What needs to be done
The required output is the exact run of lines from the line containing "The FreeCAD and" to the line containing "the tube's face.", inclusive, and nothing besides.

Data records:
###

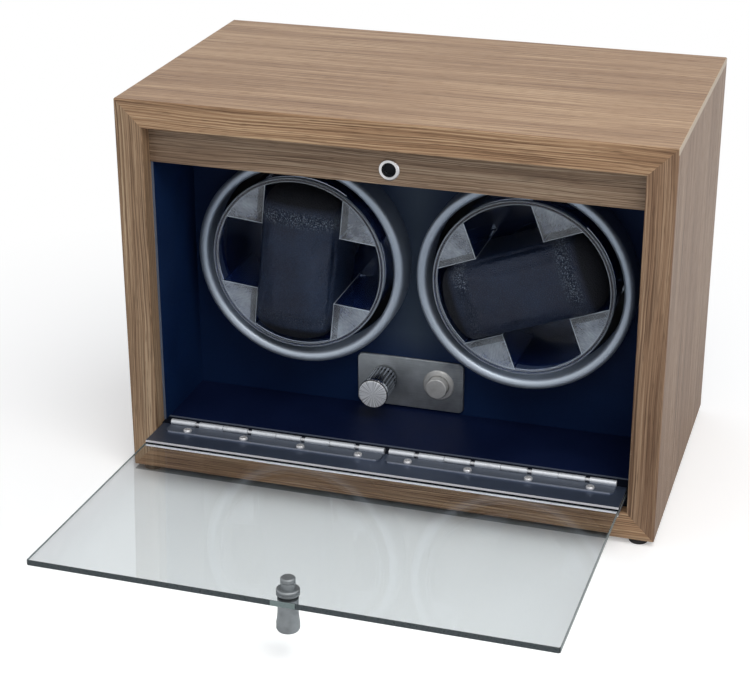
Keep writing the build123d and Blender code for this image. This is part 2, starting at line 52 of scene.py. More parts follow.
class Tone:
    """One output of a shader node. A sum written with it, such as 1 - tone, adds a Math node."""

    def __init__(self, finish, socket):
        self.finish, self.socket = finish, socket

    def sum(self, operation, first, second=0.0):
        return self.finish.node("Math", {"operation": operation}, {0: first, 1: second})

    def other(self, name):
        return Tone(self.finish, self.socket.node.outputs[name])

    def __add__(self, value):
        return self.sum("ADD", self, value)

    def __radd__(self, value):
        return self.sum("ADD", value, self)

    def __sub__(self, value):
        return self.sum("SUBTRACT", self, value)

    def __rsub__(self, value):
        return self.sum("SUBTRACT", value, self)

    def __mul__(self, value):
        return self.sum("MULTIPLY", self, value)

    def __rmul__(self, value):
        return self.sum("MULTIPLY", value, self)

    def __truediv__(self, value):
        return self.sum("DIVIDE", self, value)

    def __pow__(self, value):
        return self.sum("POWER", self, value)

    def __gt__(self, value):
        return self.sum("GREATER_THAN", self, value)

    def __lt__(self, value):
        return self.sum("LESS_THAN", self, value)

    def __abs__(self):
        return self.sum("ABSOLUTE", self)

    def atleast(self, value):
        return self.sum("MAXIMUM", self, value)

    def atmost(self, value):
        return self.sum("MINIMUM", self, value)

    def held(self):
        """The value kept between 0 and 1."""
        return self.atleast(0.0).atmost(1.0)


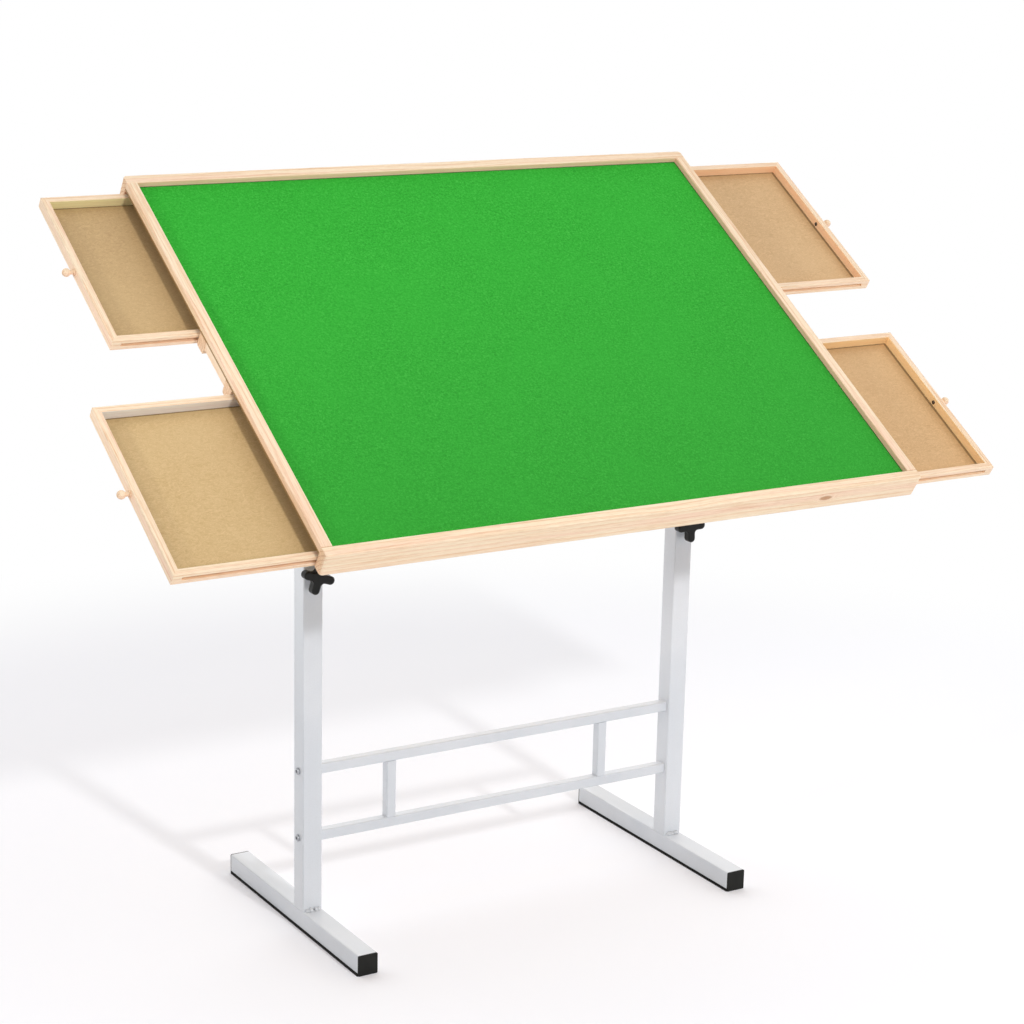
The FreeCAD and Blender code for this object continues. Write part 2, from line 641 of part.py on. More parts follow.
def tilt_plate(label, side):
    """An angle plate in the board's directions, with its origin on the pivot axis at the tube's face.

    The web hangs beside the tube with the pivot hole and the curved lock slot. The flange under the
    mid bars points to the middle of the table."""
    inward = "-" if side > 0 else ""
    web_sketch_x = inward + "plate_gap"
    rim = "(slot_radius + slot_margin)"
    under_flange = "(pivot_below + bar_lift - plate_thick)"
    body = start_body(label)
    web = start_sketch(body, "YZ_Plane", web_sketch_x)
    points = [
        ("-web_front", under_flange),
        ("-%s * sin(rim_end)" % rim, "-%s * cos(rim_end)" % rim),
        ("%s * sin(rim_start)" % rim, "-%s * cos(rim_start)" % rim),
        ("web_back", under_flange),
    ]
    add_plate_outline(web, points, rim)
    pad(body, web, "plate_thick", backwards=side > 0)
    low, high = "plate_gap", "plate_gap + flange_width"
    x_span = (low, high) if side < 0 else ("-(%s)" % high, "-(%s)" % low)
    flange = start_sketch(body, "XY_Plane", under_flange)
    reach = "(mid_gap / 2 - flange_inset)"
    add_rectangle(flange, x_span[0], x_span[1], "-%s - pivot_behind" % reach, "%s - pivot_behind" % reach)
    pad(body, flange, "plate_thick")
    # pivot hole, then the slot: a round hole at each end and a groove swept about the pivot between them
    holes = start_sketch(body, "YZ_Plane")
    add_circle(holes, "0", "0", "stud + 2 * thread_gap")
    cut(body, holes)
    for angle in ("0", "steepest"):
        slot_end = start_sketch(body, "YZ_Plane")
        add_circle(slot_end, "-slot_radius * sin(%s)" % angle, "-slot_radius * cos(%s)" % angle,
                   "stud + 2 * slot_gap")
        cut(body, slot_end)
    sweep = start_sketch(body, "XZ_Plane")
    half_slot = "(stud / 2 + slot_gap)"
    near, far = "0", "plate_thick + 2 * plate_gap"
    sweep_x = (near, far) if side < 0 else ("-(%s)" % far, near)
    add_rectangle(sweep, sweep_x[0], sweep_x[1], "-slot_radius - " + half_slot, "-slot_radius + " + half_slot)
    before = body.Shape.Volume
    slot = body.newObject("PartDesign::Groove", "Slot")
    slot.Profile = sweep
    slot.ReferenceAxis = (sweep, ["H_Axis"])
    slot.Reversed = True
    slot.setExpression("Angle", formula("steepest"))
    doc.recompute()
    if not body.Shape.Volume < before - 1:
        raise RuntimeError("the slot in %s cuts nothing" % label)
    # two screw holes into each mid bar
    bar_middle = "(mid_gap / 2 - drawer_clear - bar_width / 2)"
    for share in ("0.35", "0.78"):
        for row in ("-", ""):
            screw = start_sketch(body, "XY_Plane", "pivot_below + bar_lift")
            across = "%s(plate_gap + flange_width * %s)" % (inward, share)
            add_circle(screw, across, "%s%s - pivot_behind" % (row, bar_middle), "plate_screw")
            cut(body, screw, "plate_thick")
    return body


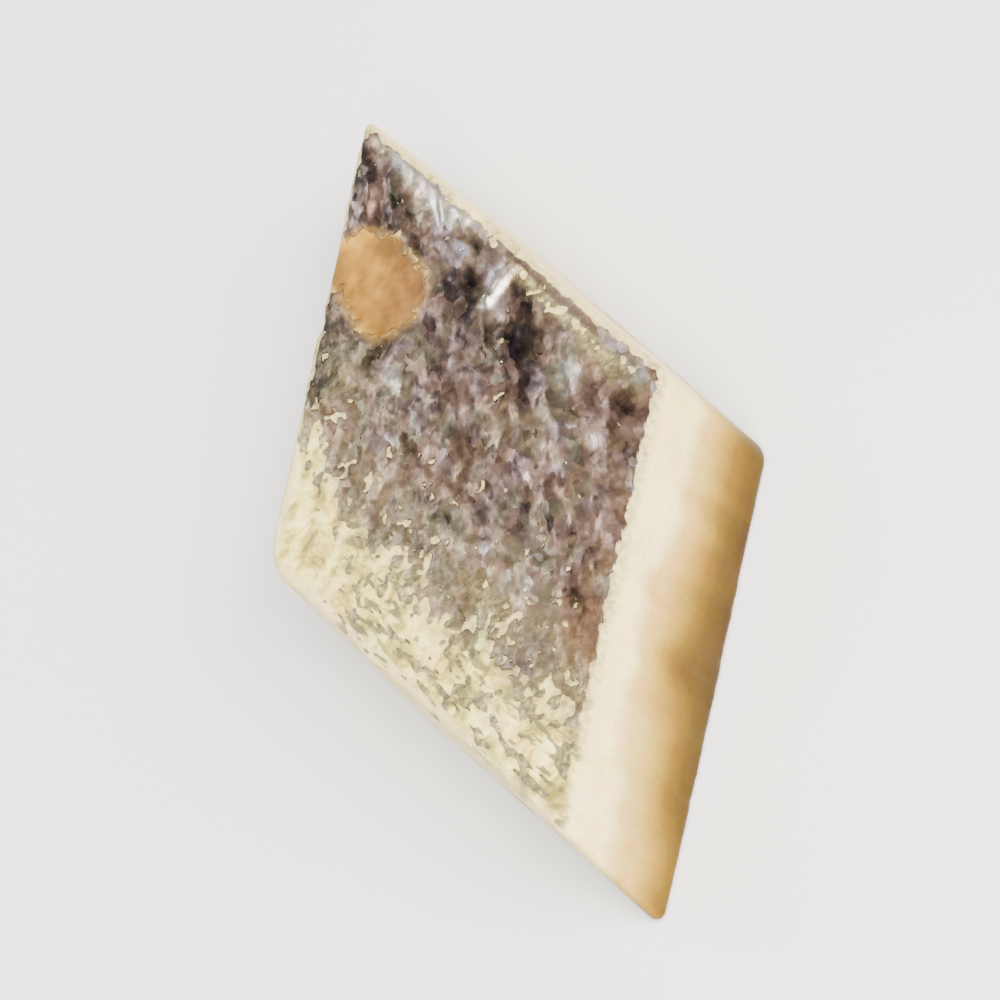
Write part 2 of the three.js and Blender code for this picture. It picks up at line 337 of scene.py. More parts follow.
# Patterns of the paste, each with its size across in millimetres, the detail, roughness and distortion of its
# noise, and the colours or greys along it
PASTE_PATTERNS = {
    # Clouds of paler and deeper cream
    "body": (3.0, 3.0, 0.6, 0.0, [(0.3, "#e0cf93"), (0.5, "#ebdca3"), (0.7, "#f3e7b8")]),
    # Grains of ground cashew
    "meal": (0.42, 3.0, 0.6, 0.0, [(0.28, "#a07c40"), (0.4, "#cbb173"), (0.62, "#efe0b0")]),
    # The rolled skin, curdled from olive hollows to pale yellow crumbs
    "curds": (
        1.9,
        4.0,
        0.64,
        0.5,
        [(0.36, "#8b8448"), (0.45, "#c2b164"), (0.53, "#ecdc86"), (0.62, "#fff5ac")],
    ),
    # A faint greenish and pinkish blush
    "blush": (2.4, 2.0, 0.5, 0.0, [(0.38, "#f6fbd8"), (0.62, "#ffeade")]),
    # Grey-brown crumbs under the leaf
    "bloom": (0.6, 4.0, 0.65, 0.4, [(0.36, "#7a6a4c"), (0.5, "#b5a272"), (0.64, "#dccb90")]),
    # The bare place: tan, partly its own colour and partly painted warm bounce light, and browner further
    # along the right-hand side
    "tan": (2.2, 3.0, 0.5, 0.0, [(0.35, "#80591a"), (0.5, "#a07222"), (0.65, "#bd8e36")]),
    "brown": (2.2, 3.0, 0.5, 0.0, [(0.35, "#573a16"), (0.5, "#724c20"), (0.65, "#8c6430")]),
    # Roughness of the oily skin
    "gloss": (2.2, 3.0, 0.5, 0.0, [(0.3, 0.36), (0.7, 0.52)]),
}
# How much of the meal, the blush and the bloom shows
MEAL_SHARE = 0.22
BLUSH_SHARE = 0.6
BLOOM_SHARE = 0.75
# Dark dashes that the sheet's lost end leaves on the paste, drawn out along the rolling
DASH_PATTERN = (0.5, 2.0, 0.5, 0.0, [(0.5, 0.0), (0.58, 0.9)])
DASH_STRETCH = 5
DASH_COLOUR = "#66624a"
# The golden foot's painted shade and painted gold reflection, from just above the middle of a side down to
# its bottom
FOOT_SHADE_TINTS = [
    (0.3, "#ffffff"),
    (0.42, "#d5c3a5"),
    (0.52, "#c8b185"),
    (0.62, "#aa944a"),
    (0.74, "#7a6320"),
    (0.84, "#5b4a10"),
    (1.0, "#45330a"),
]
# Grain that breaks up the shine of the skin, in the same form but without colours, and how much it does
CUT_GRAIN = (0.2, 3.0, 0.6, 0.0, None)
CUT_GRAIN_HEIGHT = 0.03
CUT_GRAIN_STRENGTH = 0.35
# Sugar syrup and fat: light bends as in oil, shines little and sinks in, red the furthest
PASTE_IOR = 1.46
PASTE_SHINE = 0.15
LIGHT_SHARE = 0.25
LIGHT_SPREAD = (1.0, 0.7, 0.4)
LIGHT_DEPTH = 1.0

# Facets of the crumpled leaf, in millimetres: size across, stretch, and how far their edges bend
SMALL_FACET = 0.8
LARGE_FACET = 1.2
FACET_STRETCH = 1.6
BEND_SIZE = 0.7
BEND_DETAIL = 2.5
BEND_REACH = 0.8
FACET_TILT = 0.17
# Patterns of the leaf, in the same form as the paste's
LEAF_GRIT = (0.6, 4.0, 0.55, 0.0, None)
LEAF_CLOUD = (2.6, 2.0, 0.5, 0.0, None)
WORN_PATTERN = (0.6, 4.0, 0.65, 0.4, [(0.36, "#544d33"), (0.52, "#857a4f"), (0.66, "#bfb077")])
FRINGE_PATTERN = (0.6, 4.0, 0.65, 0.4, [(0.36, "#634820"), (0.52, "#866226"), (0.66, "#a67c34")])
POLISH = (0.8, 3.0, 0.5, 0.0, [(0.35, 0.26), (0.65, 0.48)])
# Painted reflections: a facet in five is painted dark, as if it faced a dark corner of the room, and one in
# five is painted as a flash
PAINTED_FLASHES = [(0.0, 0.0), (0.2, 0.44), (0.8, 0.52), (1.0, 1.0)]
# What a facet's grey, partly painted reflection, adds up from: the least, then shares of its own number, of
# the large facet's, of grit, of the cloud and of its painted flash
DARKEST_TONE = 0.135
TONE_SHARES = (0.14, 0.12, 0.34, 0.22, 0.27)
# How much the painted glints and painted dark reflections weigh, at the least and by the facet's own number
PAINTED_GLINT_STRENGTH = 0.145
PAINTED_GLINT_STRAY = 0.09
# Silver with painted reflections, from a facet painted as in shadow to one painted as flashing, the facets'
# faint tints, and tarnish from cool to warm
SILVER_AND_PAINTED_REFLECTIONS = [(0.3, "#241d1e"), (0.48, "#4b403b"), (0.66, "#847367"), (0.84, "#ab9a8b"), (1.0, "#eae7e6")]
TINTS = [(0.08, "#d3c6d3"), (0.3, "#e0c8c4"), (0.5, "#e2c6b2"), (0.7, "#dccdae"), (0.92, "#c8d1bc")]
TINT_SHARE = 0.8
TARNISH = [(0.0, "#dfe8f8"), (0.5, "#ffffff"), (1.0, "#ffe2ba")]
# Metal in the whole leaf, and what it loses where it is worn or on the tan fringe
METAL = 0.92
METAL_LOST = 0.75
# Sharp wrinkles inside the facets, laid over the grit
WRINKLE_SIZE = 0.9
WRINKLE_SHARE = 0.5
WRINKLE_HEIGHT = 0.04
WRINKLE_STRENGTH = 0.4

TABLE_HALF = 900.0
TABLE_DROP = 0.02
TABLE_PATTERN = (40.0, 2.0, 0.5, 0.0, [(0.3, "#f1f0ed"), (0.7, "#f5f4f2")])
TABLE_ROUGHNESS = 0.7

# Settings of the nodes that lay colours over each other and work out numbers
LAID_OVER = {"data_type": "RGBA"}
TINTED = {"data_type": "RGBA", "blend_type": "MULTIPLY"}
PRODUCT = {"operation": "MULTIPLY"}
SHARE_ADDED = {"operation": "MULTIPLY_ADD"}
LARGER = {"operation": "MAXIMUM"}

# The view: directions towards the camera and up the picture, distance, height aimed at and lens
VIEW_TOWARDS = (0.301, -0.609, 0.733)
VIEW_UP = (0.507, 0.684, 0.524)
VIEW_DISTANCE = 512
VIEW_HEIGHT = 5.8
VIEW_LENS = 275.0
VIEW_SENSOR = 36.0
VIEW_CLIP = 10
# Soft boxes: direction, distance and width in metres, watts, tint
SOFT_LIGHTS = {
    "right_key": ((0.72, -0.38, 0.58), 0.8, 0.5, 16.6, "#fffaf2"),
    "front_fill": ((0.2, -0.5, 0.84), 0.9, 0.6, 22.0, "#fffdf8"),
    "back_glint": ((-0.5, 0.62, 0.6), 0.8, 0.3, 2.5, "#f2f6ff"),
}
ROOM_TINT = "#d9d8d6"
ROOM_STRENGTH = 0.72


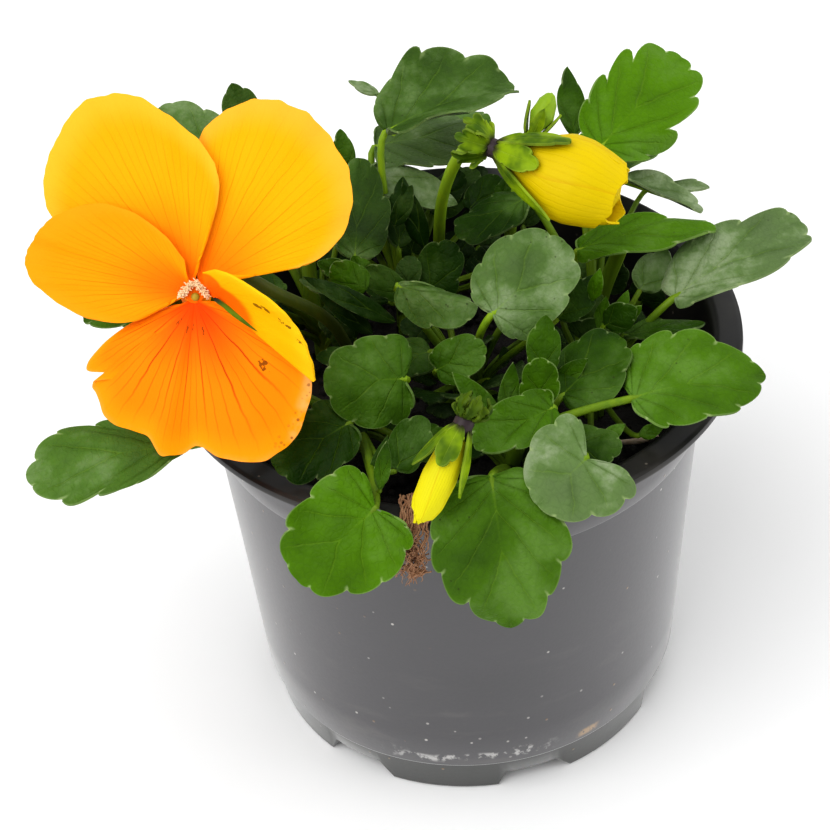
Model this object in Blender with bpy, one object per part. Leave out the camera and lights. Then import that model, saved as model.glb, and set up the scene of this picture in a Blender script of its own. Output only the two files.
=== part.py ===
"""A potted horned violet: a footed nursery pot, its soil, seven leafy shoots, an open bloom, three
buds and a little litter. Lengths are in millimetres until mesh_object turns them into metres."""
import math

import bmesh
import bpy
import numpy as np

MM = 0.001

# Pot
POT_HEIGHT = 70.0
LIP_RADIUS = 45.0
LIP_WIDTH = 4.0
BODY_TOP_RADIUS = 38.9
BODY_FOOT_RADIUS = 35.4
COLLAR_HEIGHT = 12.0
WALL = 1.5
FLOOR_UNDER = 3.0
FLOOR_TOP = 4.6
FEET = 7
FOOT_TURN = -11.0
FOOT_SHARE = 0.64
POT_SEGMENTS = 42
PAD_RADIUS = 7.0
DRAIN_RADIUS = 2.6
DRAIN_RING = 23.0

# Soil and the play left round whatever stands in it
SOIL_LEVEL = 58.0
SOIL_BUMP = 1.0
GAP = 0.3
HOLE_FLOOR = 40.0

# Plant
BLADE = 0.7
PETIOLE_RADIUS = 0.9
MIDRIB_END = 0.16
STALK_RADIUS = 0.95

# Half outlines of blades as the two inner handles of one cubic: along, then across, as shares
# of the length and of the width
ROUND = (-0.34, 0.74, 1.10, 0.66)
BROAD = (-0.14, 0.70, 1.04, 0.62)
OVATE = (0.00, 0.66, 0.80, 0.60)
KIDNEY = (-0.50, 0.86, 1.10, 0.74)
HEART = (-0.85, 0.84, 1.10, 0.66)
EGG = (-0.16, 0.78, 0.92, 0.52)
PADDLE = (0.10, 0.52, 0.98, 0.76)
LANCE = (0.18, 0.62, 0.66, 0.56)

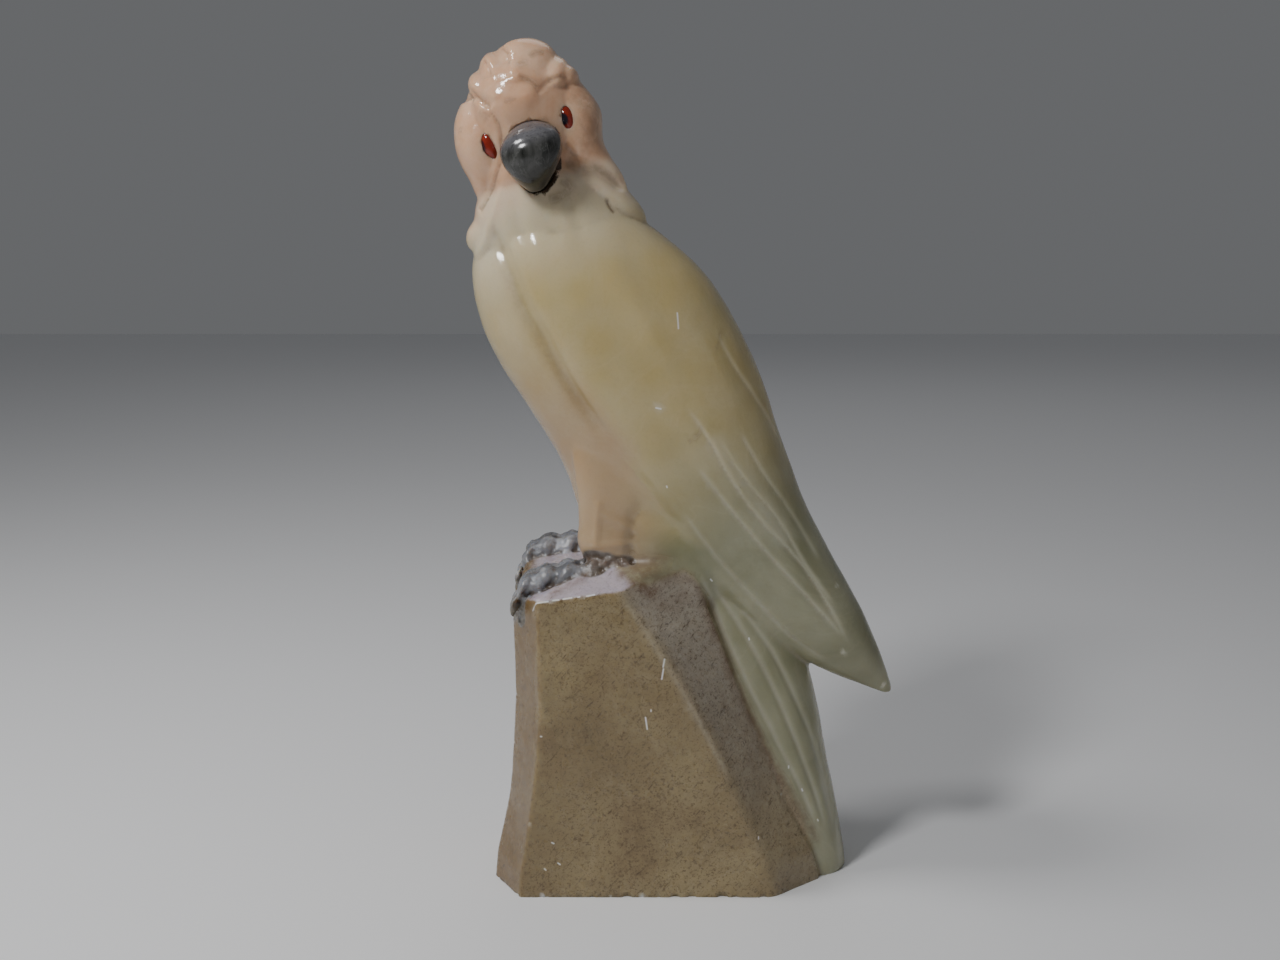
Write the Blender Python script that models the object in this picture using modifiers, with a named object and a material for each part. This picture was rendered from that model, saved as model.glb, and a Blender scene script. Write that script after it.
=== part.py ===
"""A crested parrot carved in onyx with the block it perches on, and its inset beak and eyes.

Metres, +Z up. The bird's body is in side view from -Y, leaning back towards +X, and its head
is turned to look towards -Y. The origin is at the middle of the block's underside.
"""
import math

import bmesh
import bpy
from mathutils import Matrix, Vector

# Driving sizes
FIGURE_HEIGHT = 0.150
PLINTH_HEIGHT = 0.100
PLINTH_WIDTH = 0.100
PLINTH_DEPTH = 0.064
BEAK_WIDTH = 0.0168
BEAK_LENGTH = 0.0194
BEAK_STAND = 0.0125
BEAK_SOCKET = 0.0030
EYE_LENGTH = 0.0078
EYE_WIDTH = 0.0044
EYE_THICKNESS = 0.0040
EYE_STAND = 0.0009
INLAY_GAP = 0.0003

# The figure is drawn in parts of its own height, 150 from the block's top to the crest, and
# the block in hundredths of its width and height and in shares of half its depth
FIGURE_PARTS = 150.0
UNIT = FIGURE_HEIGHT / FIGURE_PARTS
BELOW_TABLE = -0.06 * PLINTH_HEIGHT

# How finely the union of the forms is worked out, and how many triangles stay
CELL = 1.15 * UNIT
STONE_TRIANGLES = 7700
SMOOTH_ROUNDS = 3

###

Task solution
The FreeCAD and Blender code for this object continues. Write part 2, from line 641 of part.py on. More parts follow.
def tilt_plate(label, side):
    """An angle plate in the board's directions, with its origin on the pivot axis at the tube's face.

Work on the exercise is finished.